**Exercise task:** Quote the data below in full, please, without altering anything.

**Information shown:**
───

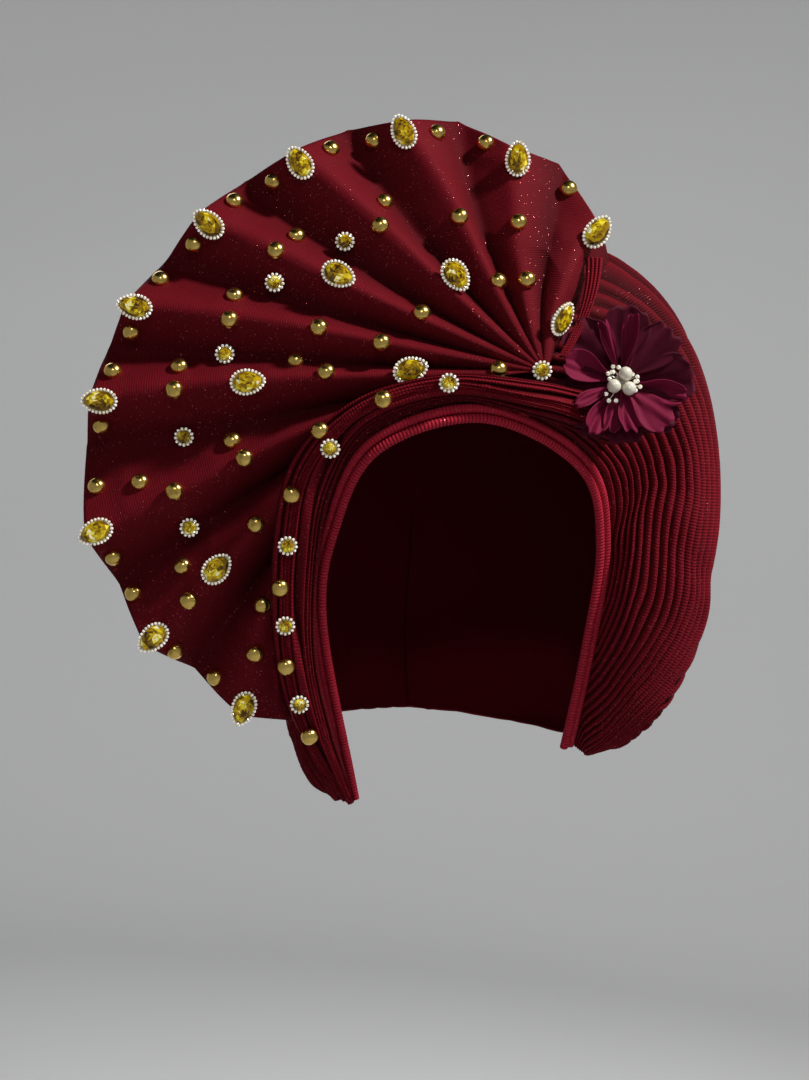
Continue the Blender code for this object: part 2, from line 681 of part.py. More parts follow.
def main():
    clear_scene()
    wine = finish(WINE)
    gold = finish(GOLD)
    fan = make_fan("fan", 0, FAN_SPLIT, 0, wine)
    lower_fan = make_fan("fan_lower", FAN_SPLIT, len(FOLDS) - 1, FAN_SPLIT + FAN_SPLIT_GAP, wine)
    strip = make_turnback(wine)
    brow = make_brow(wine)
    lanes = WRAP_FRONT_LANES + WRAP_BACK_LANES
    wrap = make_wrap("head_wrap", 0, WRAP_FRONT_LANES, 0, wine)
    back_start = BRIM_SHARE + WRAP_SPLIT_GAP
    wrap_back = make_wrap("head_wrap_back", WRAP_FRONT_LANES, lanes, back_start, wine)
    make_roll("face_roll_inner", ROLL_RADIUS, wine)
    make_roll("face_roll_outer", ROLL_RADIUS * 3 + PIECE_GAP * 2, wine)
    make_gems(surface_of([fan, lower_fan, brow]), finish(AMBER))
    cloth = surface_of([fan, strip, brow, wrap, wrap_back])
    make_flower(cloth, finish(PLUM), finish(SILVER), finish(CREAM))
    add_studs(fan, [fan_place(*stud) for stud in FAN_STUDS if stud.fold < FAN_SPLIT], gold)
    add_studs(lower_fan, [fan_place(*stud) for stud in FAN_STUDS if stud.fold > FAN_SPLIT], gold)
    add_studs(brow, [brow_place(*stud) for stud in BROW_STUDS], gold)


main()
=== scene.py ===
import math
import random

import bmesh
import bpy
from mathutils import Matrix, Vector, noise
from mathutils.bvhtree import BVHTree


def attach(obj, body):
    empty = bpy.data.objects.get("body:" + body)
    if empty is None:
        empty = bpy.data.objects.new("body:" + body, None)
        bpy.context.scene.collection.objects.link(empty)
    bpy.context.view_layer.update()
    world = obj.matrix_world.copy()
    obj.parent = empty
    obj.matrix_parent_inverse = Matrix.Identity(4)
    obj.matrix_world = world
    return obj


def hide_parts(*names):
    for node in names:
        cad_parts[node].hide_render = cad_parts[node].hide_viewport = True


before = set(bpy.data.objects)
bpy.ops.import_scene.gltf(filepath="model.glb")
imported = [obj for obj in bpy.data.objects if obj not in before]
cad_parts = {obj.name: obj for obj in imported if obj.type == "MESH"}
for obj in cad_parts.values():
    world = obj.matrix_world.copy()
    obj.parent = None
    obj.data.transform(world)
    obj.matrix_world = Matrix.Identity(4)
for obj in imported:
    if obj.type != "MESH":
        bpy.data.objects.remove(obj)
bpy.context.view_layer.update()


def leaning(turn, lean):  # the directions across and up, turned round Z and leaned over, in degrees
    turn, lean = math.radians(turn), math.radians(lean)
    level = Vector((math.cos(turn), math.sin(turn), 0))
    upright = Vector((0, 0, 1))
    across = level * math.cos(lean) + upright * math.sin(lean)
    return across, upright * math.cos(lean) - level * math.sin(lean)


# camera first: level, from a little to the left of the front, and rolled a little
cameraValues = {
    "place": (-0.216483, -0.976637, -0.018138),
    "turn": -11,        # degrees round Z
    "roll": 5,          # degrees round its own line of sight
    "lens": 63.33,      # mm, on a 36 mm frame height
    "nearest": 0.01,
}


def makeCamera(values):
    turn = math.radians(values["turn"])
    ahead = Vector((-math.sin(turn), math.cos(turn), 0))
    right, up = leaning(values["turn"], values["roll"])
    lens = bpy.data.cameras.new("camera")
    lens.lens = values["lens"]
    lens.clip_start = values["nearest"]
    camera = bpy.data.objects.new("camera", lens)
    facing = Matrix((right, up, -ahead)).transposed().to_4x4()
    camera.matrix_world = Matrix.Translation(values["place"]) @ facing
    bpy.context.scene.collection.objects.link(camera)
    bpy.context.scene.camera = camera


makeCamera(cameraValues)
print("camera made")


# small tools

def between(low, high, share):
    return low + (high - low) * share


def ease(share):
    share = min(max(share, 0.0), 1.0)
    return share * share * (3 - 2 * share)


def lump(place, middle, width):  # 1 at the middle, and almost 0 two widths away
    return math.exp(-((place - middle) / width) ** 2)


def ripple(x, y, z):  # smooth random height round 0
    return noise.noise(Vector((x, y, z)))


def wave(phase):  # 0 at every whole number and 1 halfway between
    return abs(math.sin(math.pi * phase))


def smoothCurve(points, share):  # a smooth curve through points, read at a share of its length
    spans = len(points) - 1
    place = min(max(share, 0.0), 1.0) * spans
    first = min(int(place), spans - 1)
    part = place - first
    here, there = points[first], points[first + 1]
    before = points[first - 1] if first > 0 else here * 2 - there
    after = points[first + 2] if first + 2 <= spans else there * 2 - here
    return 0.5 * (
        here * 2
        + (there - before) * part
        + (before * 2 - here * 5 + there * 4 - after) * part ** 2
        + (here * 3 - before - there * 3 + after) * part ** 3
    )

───

**Exercise answer:**
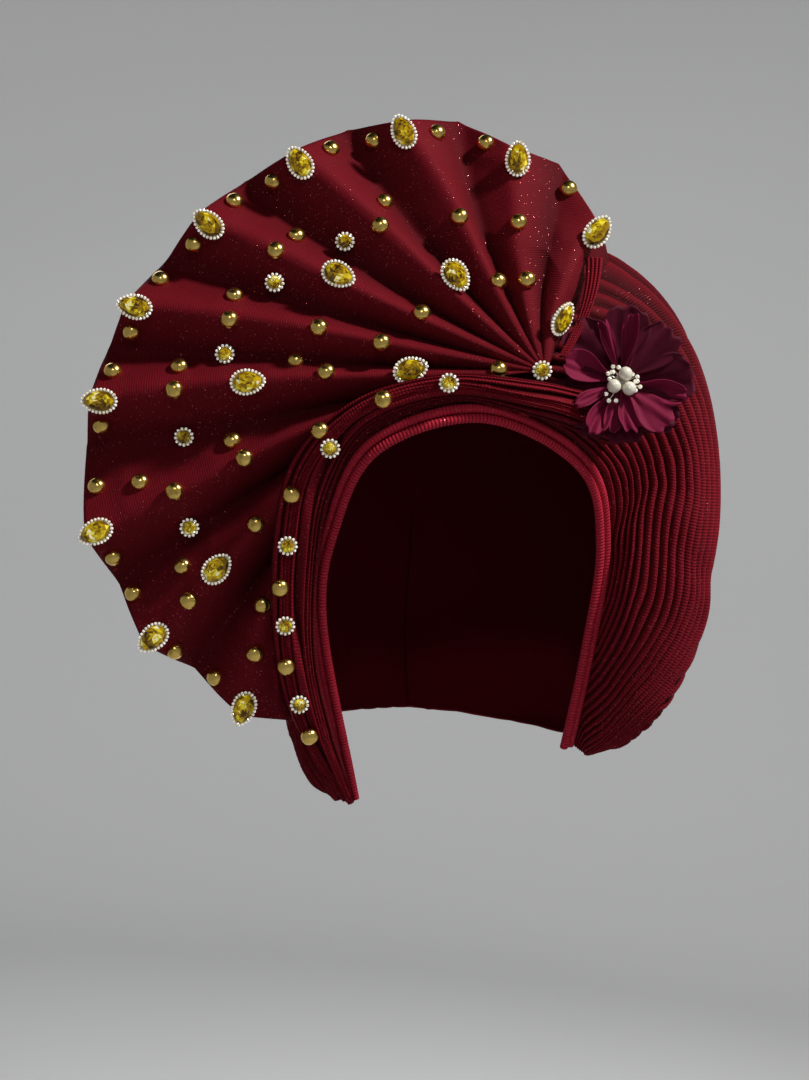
Continue the Blender code for this object: part 2, from line 681 of part.py. More parts follow.
def main():
    clear_scene()
    wine = finish(WINE)
    gold = finish(GOLD)
    fan = make_fan("fan", 0, FAN_SPLIT, 0, wine)
    lower_fan = make_fan("fan_lower", FAN_SPLIT, len(FOLDS) - 1, FAN_SPLIT + FAN_SPLIT_GAP, wine)
    strip = make_turnback(wine)
    brow = make_brow(wine)
    lanes = WRAP_FRONT_LANES + WRAP_BACK_LANES
    wrap = make_wrap("head_wrap", 0, WRAP_FRONT_LANES, 0, wine)
    back_start = BRIM_SHARE + WRAP_SPLIT_GAP
    wrap_back = make_wrap("head_wrap_back", WRAP_FRONT_LANES, lanes, back_start, wine)
    make_roll("face_roll_inner", ROLL_RADIUS, wine)
    make_roll("face_roll_outer", ROLL_RADIUS * 3 + PIECE_GAP * 2, wine)
    make_gems(surface_of([fan, lower_fan, brow]), finish(AMBER))
    cloth = surface_of([fan, strip, brow, wrap, wrap_back])
    make_flower(cloth, finish(PLUM), finish(SILVER), finish(CREAM))
    add_studs(fan, [fan_place(*stud) for stud in FAN_STUDS if stud.fold < FAN_SPLIT], gold)
    add_studs(lower_fan, [fan_place(*stud) for stud in FAN_STUDS if stud.fold > FAN_SPLIT], gold)
    add_studs(brow, [brow_place(*stud) for stud in BROW_STUDS], gold)


main()
=== scene.py ===
import math
import random

import bmesh
import bpy
from mathutils import Matrix, Vector, noise
from mathutils.bvhtree import BVHTree


def attach(obj, body):
    empty = bpy.data.objects.get("body:" + body)
    if empty is None:
        empty = bpy.data.objects.new("body:" + body, None)
        bpy.context.scene.collection.objects.link(empty)
    bpy.context.view_layer.update()
    world = obj.matrix_world.copy()
    obj.parent = empty
    obj.matrix_parent_inverse = Matrix.Identity(4)
    obj.matrix_world = world
    return obj


def hide_parts(*names):
    for node in names:
        cad_parts[node].hide_render = cad_parts[node].hide_viewport = True


before = set(bpy.data.objects)
bpy.ops.import_scene.gltf(filepath="model.glb")
imported = [obj for obj in bpy.data.objects if obj not in before]
cad_parts = {obj.name: obj for obj in imported if obj.type == "MESH"}
for obj in cad_parts.values():
    world = obj.matrix_world.copy()
    obj.parent = None
    obj.data.transform(world)
    obj.matrix_world = Matrix.Identity(4)
for obj in imported:
    if obj.type != "MESH":
        bpy.data.objects.remove(obj)
bpy.context.view_layer.update()


def leaning(turn, lean):  # the directions across and up, turned round Z and leaned over, in degrees
    turn, lean = math.radians(turn), math.radians(lean)
    level = Vector((math.cos(turn), math.sin(turn), 0))
    upright = Vector((0, 0, 1))
    across = level * math.cos(lean) + upright * math.sin(lean)
    return across, upright * math.cos(lean) - level * math.sin(lean)


# camera first: level, from a little to the left of the front, and rolled a little
cameraValues = {
    "place": (-0.216483, -0.976637, -0.018138),
    "turn": -11,        # degrees round Z
    "roll": 5,          # degrees round its own line of sight
    "lens": 63.33,      # mm, on a 36 mm frame height
    "nearest": 0.01,
}


def makeCamera(values):
    turn = math.radians(values["turn"])
    ahead = Vector((-math.sin(turn), math.cos(turn), 0))
    right, up = leaning(values["turn"], values["roll"])
    lens = bpy.data.cameras.new("camera")
    lens.lens = values["lens"]
    lens.clip_start = values["nearest"]
    camera = bpy.data.objects.new("camera", lens)
    facing = Matrix((right, up, -ahead)).transposed().to_4x4()
    camera.matrix_world = Matrix.Translation(values["place"]) @ facing
    bpy.context.scene.collection.objects.link(camera)
    bpy.context.scene.camera = camera


makeCamera(cameraValues)
print("camera made")


# small tools

def between(low, high, share):
    return low + (high - low) * share


def ease(share):
    share = min(max(share, 0.0), 1.0)
    return share * share * (3 - 2 * share)


def lump(place, middle, width):  # 1 at the middle, and almost 0 two widths away
    return math.exp(-((place - middle) / width) ** 2)


def ripple(x, y, z):  # smooth random height round 0
    return noise.noise(Vector((x, y, z)))


def wave(phase):  # 0 at every whole number and 1 halfway between
    return abs(math.sin(math.pi * phase))


def smoothCurve(points, share):  # a smooth curve through points, read at a share of its length
    spans = len(points) - 1
    place = min(max(share, 0.0), 1.0) * spans
    first = min(int(place), spans - 1)
    part = place - first
    here, there = points[first], points[first + 1]
    before = points[first - 1] if first > 0 else here * 2 - there
    after = points[first + 2] if first + 2 <= spans else there * 2 - here
    return 0.5 * (
        here * 2
        + (there - before) * part
        + (before * 2 - here * 5 + there * 4 - after) * part ** 2
        + (here * 3 - before - there * 3 + after) * part ** 3
    )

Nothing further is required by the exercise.